The NDA's internal security balance sheet has plenty of red elsewhere too.
Nagaland is in a much deeper crisis and Manipur's border districts have seen a revival of insurgency.
The Naga peace talks have lost their way and, for the first time, the Nationalist Socialist Council of Nagaland factions have carried out raids in adjoining districts of Nagaland.
If you put colour-coded internal security maps of India in May 2014 and now, the picture won't be flattering to Modi.
Euphoria over surgical strikes helped him clear the pall of failure after Gurdaspur, Pathankot and Uri. But you can't keep cashing the same cheque again and again.
He and his party have been able to manage the loss of control in Kashmir through deft political messaging in the mainland -- blaming Pakistan, rising Islamism, soldiers versus the stone-throwing traitors -- helped along, indeed, by warrior news channels.
It might have even helped the party polarise the voters to its benefit.
But the tactic is dangerous and unsustainable. It is just one Kupwara-like incident ending, god forbid, in an Uri-like carnage.
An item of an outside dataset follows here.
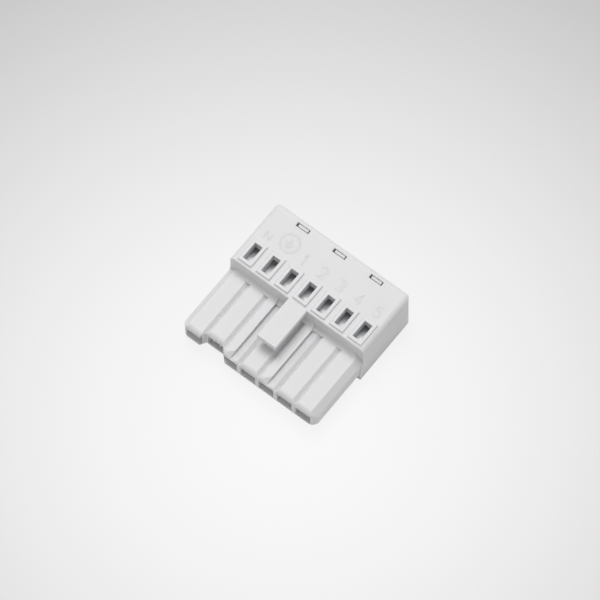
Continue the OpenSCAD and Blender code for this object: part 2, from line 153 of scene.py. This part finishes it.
# %% Moulded polyamide
CLOUD_SIZE = 9 * MM
GRAIN_SIZE = 0.16 * MM       # a real eroded grain is near 0.05 mm; drawn coarser, so that it shows
GRAIN_DEPTH = 0.012 * MM
GLOW_DEPTH = 1.2 * MM        # how far light wanders inside the nylon


def polyamide(name, pale, dull, edge_round, inner_glow):
    """Matt moulded nylon between two close tones, with its eroded grain and soft edges."""
    material, tree, output = blank_material(name)
    position = add(tree, "ShaderNodeTexCoord").outputs["Object"]
    cloud = add(tree, "ShaderNodeTexNoise",
                {"Vector": position, "Scale": 1 / CLOUD_SIZE, "Detail": 3.0, "Roughness": 0.5})
    tone = add(tree, "ShaderNodeMix",
               {0: cloud.outputs["Fac"], 6: linear(dull), 7: linear(pale)}, data_type="RGBA")
    grain = add(tree, "ShaderNodeTexNoise",
                {"Vector": position, "Scale": 1 / GRAIN_SIZE, "Detail": 2.0, "Roughness": 0.6})
    edge = add(tree, "ShaderNodeBevel", {"Radius": edge_round}, samples=4)
    relief = add(tree, "ShaderNodeBump",
                 {"Strength": 0.25, "Distance": GRAIN_DEPTH, "Height": grain.outputs["Fac"],
                  "Normal": edge.outputs["Normal"]})
    # 1.53 is the IOR of polyamide, and the roughness is matched to its soft broad sheen.
    plastic = add(tree, "ShaderNodeBsdfPrincipled",
                  {"Base Color": tone.outputs[2], "Roughness": 0.52, "IOR": 1.53,
                   "Subsurface Weight": inner_glow, "Subsurface Radius": (1, 1, 1),
                   "Subsurface Scale": GLOW_DEPTH, "Normal": relief.outputs["Normal"]})
    tree.links.new(plastic.outputs[0], output.inputs["Surface"])
    return material


# The cover comes out of a second mould, a shade darker and with crisper edges. The marks are a
# mesh of their own, far thinner than the light would wander, so an inner glow would leak out
# below them and leave them dark. Theirs is off.
housing_nylon = polyamide("light grey moulded polyamide", "DCDCDD", "D8D8D9",
                          edge_round=0.14 * MM, inner_glow=0.5)
cover_nylon = polyamide("light grey cover polyamide", "DADADB", "D6D6D7",
                        edge_round=0.08 * MM, inner_glow=0.5)
mark_nylon = polyamide("light grey polyamide of the marks", "DCDCDD", "D8D8D9",
                       edge_round=0.02 * MM, inner_glow=0.0)
print("plastics:", [plastic.name for plastic in (housing_nylon, cover_nylon, mark_nylon)])

# %% [markdown]
# ## Sheet metal
# The current bars are stamped from tin-plated copper alloy. Tin is a soft, warm grey metal with
# a satin surface, so the bars are fully metallic and moderately rough. The clamp springs are
# stainless strip, tumbled after bending, which leaves thousands of tiny dents: to the eye they
# are pale and dull, and scatter light more than they mirror it. A low metallic value stands for
# that, because a mirror deep inside a window would only show the dark chamber. Both carry
# rolling marks along the strip, which a noise draws when it is stretched along one axis.

# %% Sheet metals
ROLL_MARK = 0.18 * MM        # real rolling marks are near 0.03 mm; drawn coarser, so they show
ROLL_DEPTH = 0.006 * MM


def rolled_metal(name, bright, dull, roughness, stretch, metallic):
    """Metal sheet with rolling marks along Y, drawn by a stretched noise."""
    material, tree, output = blank_material(name)
    position = add(tree, "ShaderNodeTexCoord").outputs["Object"]
    drawn = add(tree, "ShaderNodeMapping", {"Vector": position, "Scale": (1, 1 / stretch, 1)})
    streaks = add(tree, "ShaderNodeTexNoise",
                  {"Vector": drawn.outputs[0], "Scale": 1 / ROLL_MARK, "Detail": 2.0})
    tone = add(tree, "ShaderNodeMix",
               {0: streaks.outputs["Fac"], 6: linear(dull), 7: linear(bright)}, data_type="RGBA")
    relief = add(tree, "ShaderNodeBump",
                 {"Strength": 0.3, "Distance": ROLL_DEPTH, "Height": streaks.outputs["Fac"]})
    metal = add(tree, "ShaderNodeBsdfPrincipled",
                {"Base Color": tone.outputs[2], "Metallic": metallic, "Roughness": roughness,
                 "Normal": relief.outputs["Normal"]})
    tree.links.new(metal.outputs[0], output.inputs["Surface"])
    return material


tinned_copper = rolled_metal("tin-plated copper alloy", "CFC8B8", "B3AB9A",
                             roughness=0.38, stretch=4, metallic=1.0)
spring_strip = rolled_metal("tumbled stainless strip", "EEEFF0", "E2E3E5",
                            roughness=0.6, stretch=10, metallic=0.3)
print("metals:", [metal.name for metal in (tinned_copper, spring_strip)])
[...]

Or a forces' contingent, under stress for months losing nerve and control, opening up at a violent mob and, god forbid again, opening up to leave behind another Gawkadal-type massacre.
That one, remember, was 27 years ago, and remains a scar. None of these scenarios, unfortunately, is unrealistic.
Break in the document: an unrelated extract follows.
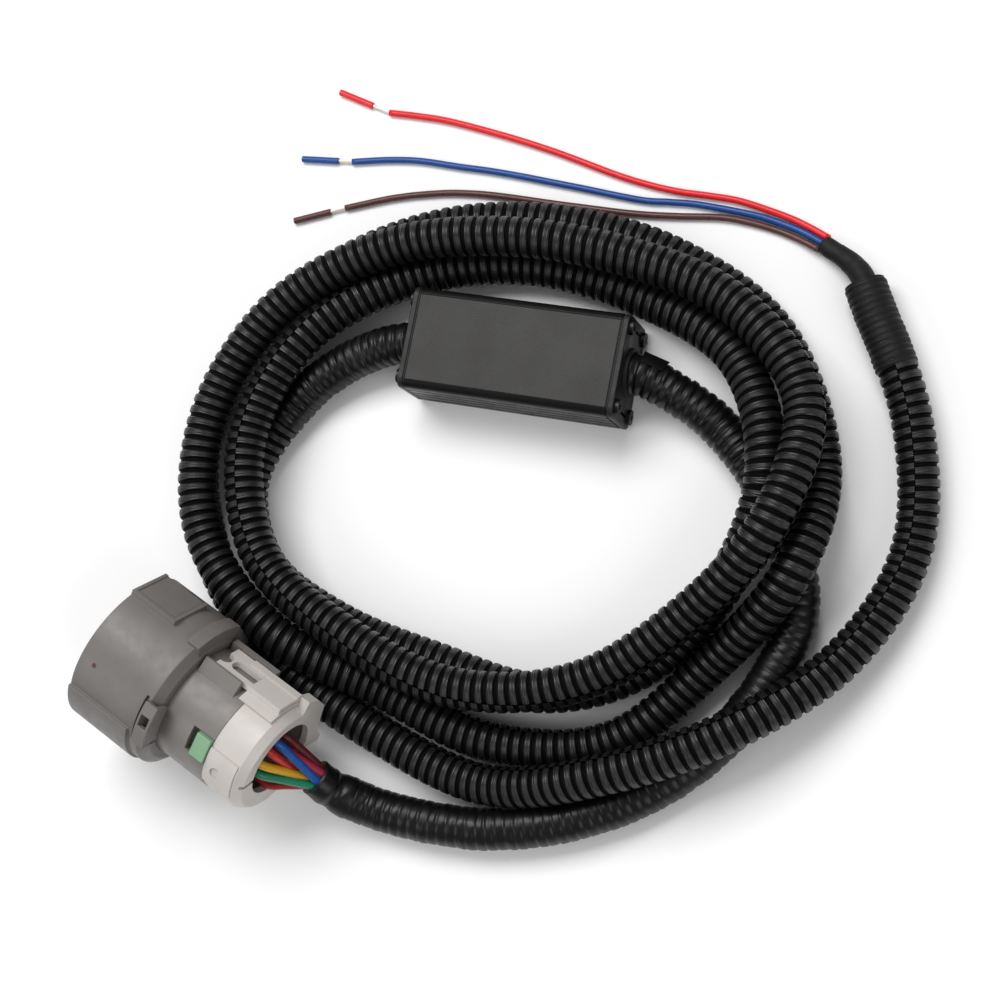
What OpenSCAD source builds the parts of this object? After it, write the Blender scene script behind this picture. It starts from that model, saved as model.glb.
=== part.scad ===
// Inline trailer brake controller: a small extruded aluminium box with a corrugated
// wiring loom out of each end. The short loom ends in a round seven-way connector,
// the long loom is laid in loose turns and ends in three loose leads.
// Millimetres, +Z up. The origin is under the middle of the box, on the floor.

/* [Box] */
// Length over the two end plates
box_l = 80; // [78:1:84]
// Width of the box
box_w = 37; // [36:1:40]
// Height of the box
box_h = 28; // [27:1:30]
// Wall of the extruded sleeve
wall = 1.8; // [1.5:0.1:2.2]
// Radius of the four long edges
edge_r = 3.4; // [2:0.1:4]
// Thickness of each end plate
plate_t = 2; // [1.5:0.1:2.5]
// Thickness of each end gasket
gasket_t = 0.5; // [0.3:0.1:0.8]
// Distance of each end screw from the box's sides
screw_inset = 4.3; // [4:0.1:5]

/* [Harness] */
// Diameter of the looms' solid core
loom_core_d = 11.5; // [10:0.5:12]
// Diameter of each loose lead
lead_d = 2.5; // [2:0.1:2.8]
// Diameter of each connector wire
wire_d = 2.8; // [2:0.1:2.8]

/* [Connector] */
// Outer diameter of the round shroud
shroud_d = 58; // [57:1:60]
// Length of the shroud from its mouth to its shoulder
shroud_l = 35; // [34:1:36]
// Outer diameter of the inner housing
housing_d = 44; // [43:0.5:44.5]
// Outer diameter of the lock collar
collar_d = 43.4; // [42:0.2:44]
// Length of the lock collar
collar_l = 16; // [15:0.5:17]
// Diameter of the wire opening in the collar
opening_d = 29; // [28:0.5:29.5]
// Sideways turn of the connector on the floor
connector_yaw = -24; // [-26:1:-22]
// Roll of the connector that puts its keyway up and to one side
connector_roll = -60; // [-65:1:-55]

/* [Hidden] */
$fn = 64;

eps = 0.01;
mid_z = box_h / 2;
sleeve_l = box_l - 2 * plate_t - 2 * gasket_t;
cavity_w = box_w - 2 * wall;
cavity_h = box_h - 2 * wall;
screw_y = box_w / 2 - screw_inset;
screw_z = box_h / 2 - screw_inset;
screw_hole_r = 1.45;
screw_shank_r = 1.4;
screw_clear_r = 1.6;
label_w = 31;
label_t = 0.35;
label_recess = 0.4;
groove_w = 0.8;
groove_d = 0.5;
grommet_hole_r = 8;
grommet_lip_r = 8.8;
grommet_lip_t = 1.2;
grommet_bore_r = 5.2;
exit_x = box_l / 2 + grommet_lip_t;
board_z = 9.3;
board_t = 1.6;
board_l = 66;
board_gap = 0.4;
board_top = board_z + board_t;
// Where the wires leave their headers, and their places in the box's end
tails_x = 33;
three_tails = [[0, 1.5], [-1.3, -0.8], [1.3, -0.8]];
seven_tails = [[0, 0], for (a = [0:60:300]) [2.6 * cos(a), 2.6 * sin(a)]];

loom_r = loom_core_d / 2;
// Height of a loom's centre line where it lies on the floor
lz = 7.5;
left_route = [[-exit_x, 0, mid_z], [-62, -7, 11], [-83, -25, lz], [-97, -58, lz],
    [-84, -88, lz], [-52, -104, lz], [-12, -112, lz], [28, -116, lz], [62, -101, lz],
    [86, -68, 12], [95, -28, 22.5], [77, 10, 15], [37, 29, 8], [-7, 35, 8], [-49, 24, 11],
    [-82, -4, 19], [-95, -45, 22], [-81, -86, 22], [-42, -109, 24], [1, -120, 22], [44, -110, 22],
    [78, -81, 26], [102, -45, 35], [104, -3, 27], [73, 28, 23], [30, 40, 22],
    [-15, 41, 23], [-58, 31, 22], [-94, 4, 22], [-112, -38, 22], [-105, -81, 22],
    [-72, -112, 21], [-30, -125, 9], [13, -136, lz], [56, -128, lz], [86, -96, 10],
    [110, -60, 23], [111, -20, 10], [88, 22, lz], [50, 44, lz], [5, 52, lz],
    [-40, 46, lz], [-80, 25, lz], [-110, -9, lz], [-119, -53, lz], [-102, -94, lz],
    [-68, -124, lz], [-26, -142, lz], [17, -151, 12], [59, -139, 21], [98, -117, 22],
    [130, -86, 12], [146, -46, lz], [139, -2, lz], [118, 38, lz],
    [111, 49, 5.5], [98, 57, 3.4]];
left_tape_end = 2;
left_loom_end = 54;
right_route = [[exit_x, 0, mid_z], [56, -4, 11], [72, -12, lz], [89, -27, lz],
    [104, -48, lz], [112, -74, lz], [105, -101, lz], [90, -125, lz], [70, -144, lz],
    [45, -158, lz], [19, -166, lz], [-3, -168, lz], [-20, -167.5, lz], [-32, -165.5, 11],
    [-39, -163, 15.5], [-44, -160, 20.5]];
right_loom_end = 13;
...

Weaving Kashmir into the larger, cynical proposition of partisan politics may work until then. But continuing Maoist and Northeast troubles, frequent depredations of gau rakshaks, and rising casualties among the security forces will sour the national mood and cost the BJP.
It cannot afford to look weak, clueless and waffling on these issues. Modi's popularity and skills at messaging are formidable, but can't cover for continuing loss of life and control.
Soon enough, it will be seen as weakness and incompetence.
Failures on internal security are now piling up and can break Modi's momentum.
Electoral history tells us that when people get angry over things like these, they don't bother sending you bangles.
They can just choose to not vote for you.